It is a measure of Harry Fry's precocity that he still has four years of credit remaining in his original masterplan.
"I thought if I could be training by the age of 30, it would be great," he says. To be where I am by my 26th birthday - you just have to seize the opportunity when it's there."
Taking chances is what has led to Fry's standing as Britain's youngest jumps trainer. He prepared Rock On Ruby to win last year's Champion Hurdle and has him ready to defend his crown at Cheltenham on Tuesday.
This time, of course, the gelding runs under his name rather than that of Paul Nicholls, whose Dorset satellite yard became Fry's own premises this season.
Fry owes his position to being a trusted lieutenant in a family operation.
The patrician influence of the Barber family is everywhere.
Paul Barber, the West Country cheese magnate, is Nicholls' landlord at Ditcheat, and one would not be too taken aback if he owned every tract of land lining the 25 miles from there to Seaborough, where brother Richard has dominated the point-to-point scene.
Fry started to ride out for Richard Barber while at school, won some points and wanted to be a jockey "but when I dislocated my shoulder for a fifth time, it was time to do something else".
Training was always the next objective, even if he had already enrolled in a degree in international equine and business management at the Royal Agricultural College.
Richard Barber warned him he thought he was wasting his time, and Fry had barely unpacked his bags before he decided he agreed and immediately took up a position as Nicholls' pupil assistant.
"It's all down to Richard that I'm here," he says. "My parents were on holiday in Africa at the time. A couple of conversations with them on a satellite phone later and I was off to start with Paul."
He spent four years learning from Nicholls through the golden generation of Kauto Star, Denman and Master Minded, before being offered his chance at Seaborough, to supervise Barber's pointers and a few of Nicholls' horses.
The Dorset hamlet, close to where Fry grew up, has mushroomed as a training centre. It essentially consists of one uphill all-weather gallop, but dotted around the pot-holed lanes cut through the country south of Crewkerne are a number of customers.
Pleasant informality reigns here, as Fry's horses are interspersed with those of other hungry young guns Keiran Burke and Anthony Honeyball, and the more seasoned Bob Buckler.
Seaborough is all Rock On Ruby has ever known, as he is owned by The Festival Goers, a syndicate including a couple of Richard Barber's sons formed under a cider bus at Glastonbury.

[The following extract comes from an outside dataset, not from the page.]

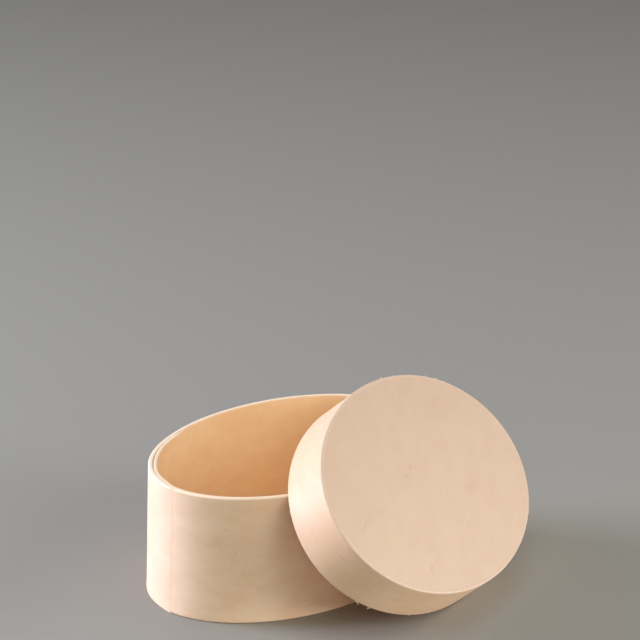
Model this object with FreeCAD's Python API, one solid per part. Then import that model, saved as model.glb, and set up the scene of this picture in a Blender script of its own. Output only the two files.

"He came here as an unbroken four-year-old and he's certainly not the typical Champion Hurdle horse, which quite often comes off the Flat," says Fry.
"We were hopeful he'd develop into a nice horse, but I'm unbelievably lucky to have him in my first season."
Fry harbours no bitterness about perhaps not being given the full credit for last year's Champion and insists Nicholls is always just a phone call away if he wants advice.
"We slipped in under the radar that day," he recalls. "He ran a fantastic race in the Christmas Hurdle and I just told Noel (Fehily) to be positive and play 'catch me if you can'. For one dreadful moment I thought he might get swallowed up, but he ended up winning going away."
Third on his comeback at Cheltenham in December, Rock On Ruby then won the Doncaster race marred by the fatal fall of Darlan.
"You can only commiserate those involved with Darlan," Fry says. "We didn't want to win that way - if we weren't the best on the day, we wouldn't want to have won."
Not that confidence is diminished.
"I'm not feeling the pressure yet. Maybe I will on the day, but you've got to enjoy it, as we're going there with as good a chance as anyone in the blue riband of hurdling."
The bright red pick-up Fry uses to get to the gallops is rather incongruous with his more serious character, and he admits to spending more time in the office at Manor Farm than with his girlfriend Ciara O'Connor at their adjoining flat.
The pair even met via a CV O'Connor sent when applying for a job at the stables and she doubles up as assistant and work-rider.
"The job does become almost an obsession - you have to live, breathe and sleep horses," he admits. "I just hope I can keep progressing."
Aside from Rock On Ruby, who will sport blinkers for the first time in the big race, the tall and bespectacled trainer has already excelled with many others from the 20-odd horses in his yard and claimed a notable first major victory through Opening Batsman in the Racing Plus Chase.
It seems that while Harry Fry knows the right things to say, he can do them, too.